Although it was met with backlash, the project went on to become a best-selling book, a Hulu docu-series and podcast, and inspired her children's book Born on the Water.
Hostin’s scripted screed actually perpetuated one of the lies from Jones’s project, one even edited by The New York Times: that America was “founded” in 1619.
As The Federalist wrote in the fall of 2020, “At some point in the last year, while defending their project from the disputes of respected historians and issuing corrections for other central claims, the paper of record quietly omitted the controversial ‘founding’ claim from its description.” Jones herself also tried to defend the edit by calling it just a “rhetorical argument” she was supposedly making.
Obfuscated by Hostin’s use of the word “backlash” was also The Times’ correction of Jones’s lie that the American Revolution being fought to preserve slavery (a lie Hostin had floated on the ABC News program herself). “This re-dating of the founding of the United States only makes sense if we accept an ahistorical claim that slavery was a major reason colonists split with England. That is exactly why Hannah-Jones made the claim,” The Federalist wrote.
In 2022, legitimate historian Wilfred Reilly called out the 1619 Project’s omission of key context from its revisionist history:
The 1619 essays almost universally ignore or minimize four critical pieces of context that any unbiased school curriculum would include. These are the truly global prevalence of slavery and similar barbaric practices until quite recently; the detrimental economic impact of the Peculiar Institution on the South and on the American national economy; the nuanced but deeply patriotic perspectives on the United States expressed by the black and white leaders of the victorious anti-slavery movement that existed alongside slavery; and the reality that much of American history in fact had nothing to do with this particular issue.
Given the true context, it makes sense that Hostin would promote Jones and The 1619 Project, because they’re all highly anti-American and only see the world through a warped racist lens.
The transcript is below.
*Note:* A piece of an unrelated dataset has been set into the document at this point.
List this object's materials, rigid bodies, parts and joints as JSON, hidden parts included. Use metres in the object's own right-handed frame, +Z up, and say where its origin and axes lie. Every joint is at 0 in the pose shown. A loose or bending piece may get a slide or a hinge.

Click "expand" to read:
ABC’s The View
February 25, 2025
11:26:36 a.m. EasternSUNNY HOSTIN: Today, we honor investigative journalist Nikole Hannah-Jones who continues to redefine our national conversations on race.
Born in Waterloo, Iowa her award-winning career covering race, class, education, and equity all started with a letter to the editor of her local paper at just 11 years old. Joins Jones [sic] The New York Times in 2015 and publish her groundbreaking investigative piece four years later, The 1619 Project. The collection of essays and art backdated the founding of the United States from 1776 to 1619, the year when the first enslaved Africans arrived in Virginia.
Although it was met with backlash, the project went on to become a best-selling book, a Hulu docu-series and podcast, and inspired her children's book Born on the Water.
Jones's work led her to give a speech before the U.N. in 2022 and has earned her an Emmy and Pulitzer Prize.
Today, she's empowering the next generation of truth seekers through her Ida B. Wells society for Investigative Reporting while serving as the knight chair at Howard University. And back in her hometown in Iowa, Jones established the 1619 Freedom School, a free community-based after-school literacy program where she continues to share the message that education is the key to freedom.